SJ: Yes, but above all in the literal sense! I, who had had little appetite, began to devour. Additionally, the awakening created an unprecedented amount of energy. This was a completely secondary phenomenon, but the truth is that one finds his energy augmented to a considerable degree. Lastly, I’ll mention the reverence towards existence itself. My love for life was multiplied by ten thousand. I recognized something absolutely sacred in it. Consequently, the awakening does not alienate one from life, it reintroduces one to it.

GF: You say sacred. A number of people supposedly awakened, or presenting themselves as teachers, deliberately create around themselves a fairly religious environment—a climate particularly fitting for meditation and vigilance. But here, there’s nothing like that and one could even say you’ve taken the opposite standpoint.
SJ: Right. There is indeed neither structure nor ostentation. Nevertheless, the word “sacred” retains its full sense for me. Awakened, I encountered the infinite value compared to which the most precious pleasures and moments are merely straw. This should seem like a legitimate comparison but, in fact, it’s almost heresy, seeing that the difference is immeasurable. All that to say that the sacred is definitely there. The mobilization of a human being is around this infinite value of an unparalleled intensity. Each and every fiber of your being celebrates and gives witness to that infinite value. Thus, I feel definitely well-centered in it. Yet, that cannot detach me from my humanity, in the ordinary sense, because the heart of that infinite value is nothing other than the human essence.

GF: Sixteen . . . That’s the age of first crushes . . . How does one deal with his adolescent sexual impulses when he happens to be awakened?
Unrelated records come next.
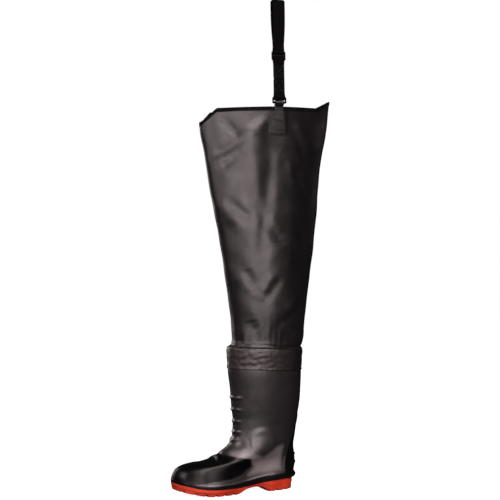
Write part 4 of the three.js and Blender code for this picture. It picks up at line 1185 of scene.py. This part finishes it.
def floor():
    bm = bmesh.new()
    bmesh.ops.create_grid(bm, x_segments=2, y_segments=2, size=30.0)
    made = Finish("pale_floor", Roughness=0.9, Base_Color=(0.6, 0.6, 0.6, 1.0))
    # the floor glows white as painted light, less near the wader than far off, so the wader's own shadow
    # shows near it; the dimmer glow paints a faint shade round the wader
    distance = made.nodes.new("ShaderNodeVectorMath")
    distance.operation = "LENGTH"
    made.links.new(made.where(), distance.inputs[0])
    glow = made.nodes.new("ShaderNodeMapRange")
    made.set(glow, {"From Min": 0.3, "From Max": 2.2, "To Min": 0.9, "To Max": 1.0})
    made.links.new(distance.outputs["Value"], glow.inputs["Value"])
    made.shader.inputs["Emission Color"].default_value = (1.0, 1.0, 1.0, 1.0)
    made.links.new(glow.outputs["Result"], made.shader.inputs["Emission Strength"])
    piece = link("pale_floor", bm, 50, made.material)
    # the floor is seen, and doesn't light the wader from below
    piece.visible_diffuse = False
    piece.visible_glossy = False


def softbox(name, place, target, size, power):
    data = bpy.data.lights.new(name, "AREA")
    data.shape = "RECTANGLE"
    data.size, data.size_y = size
    data.energy = power
    data.color = KEY_COLOUR
    lamp = bpy.data.objects.new(name, data)
    bpy.context.collection.objects.link(lamp)
    lamp.location = place
    lamp.rotation_euler = (Vector(target) - Vector(place)).to_track_quat("-Z", "Y").to_euler()
    lamp.visible_camera = False


def room():
    made = bpy.data.worlds.new("white_room")
    bpy.context.scene.world = made
    made.use_nodes = True
    nodes, links = made.node_tree.nodes, made.node_tree.links
    background = nodes["Background"]
    path = nodes.new("ShaderNodeLightPath")
    colour = nodes.new("ShaderNodeMix")
    colour.data_type = "RGBA"
    colour.inputs["A"].default_value = (*(ROOM_LIGHT * c for c in ROOM_COLOUR), 1.0)
    colour.inputs["B"].default_value = (1.0, 1.0, 1.0, 1.0)
    links.new(path.outputs["Is Camera Ray"], colour.inputs["Factor"])
    links.new(colour.outputs["Result"], background.inputs["Color"])


floor()
room()
# name, place, target, width and height, watts
softbox("key", (-0.6, -3.0, 0.75), (0.0, 0.0, 0.55), (1.9, 1.5), 58)
softbox("low", (-2.3, -2.1, 0.45), (-0.1, 0.0, 0.1), (1.3, 0.9), 10)
softbox("toe", (-2.2, -0.9, 1.6), (-0.2, 0.0, 0.05), (1.0, 0.8), 22)
softbox("back", (-1.6, 2.6, 1.2), (0.0, 0.0, 0.5), (2.0, 2.2), 45)
softbox("high", (0.1, -2.2, 2.3), (-0.05, 0.0, 0.05), (1.8, 1.2), 70)
bpy.context.scene.view_settings.view_transform = "Standard"
bpy.context.scene.view_settings.look = "None"
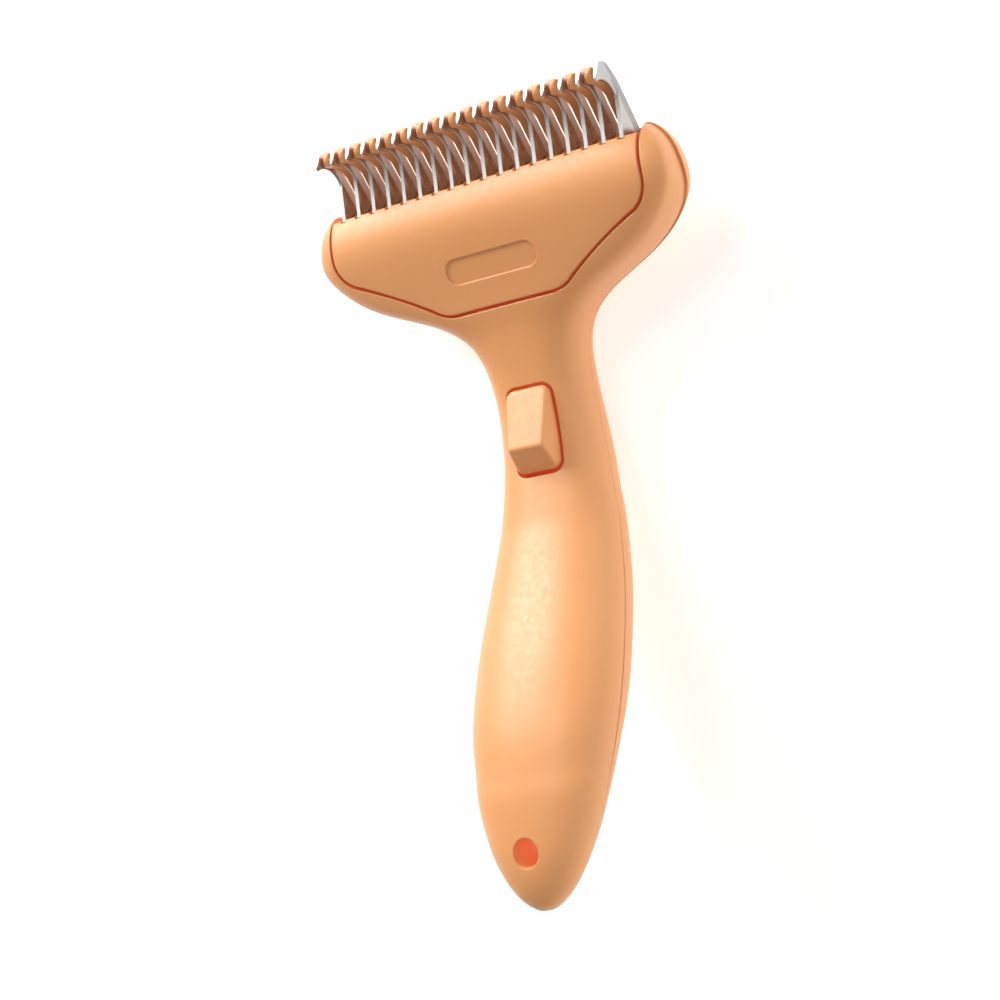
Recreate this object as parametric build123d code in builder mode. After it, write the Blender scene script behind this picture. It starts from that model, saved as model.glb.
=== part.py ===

SJ: As far as that’s concerned, the awakening didn’t change anything. I was constantly chasing girls, sometimes successfully, never as successfully as I hoped. Nothing changed except that the awakening gave a never before known luster to life in general and my love life in particular. Quite simply, all that became a game. Not that life became light, or that love became unimportant; it’s just that everything took on a playful aspect.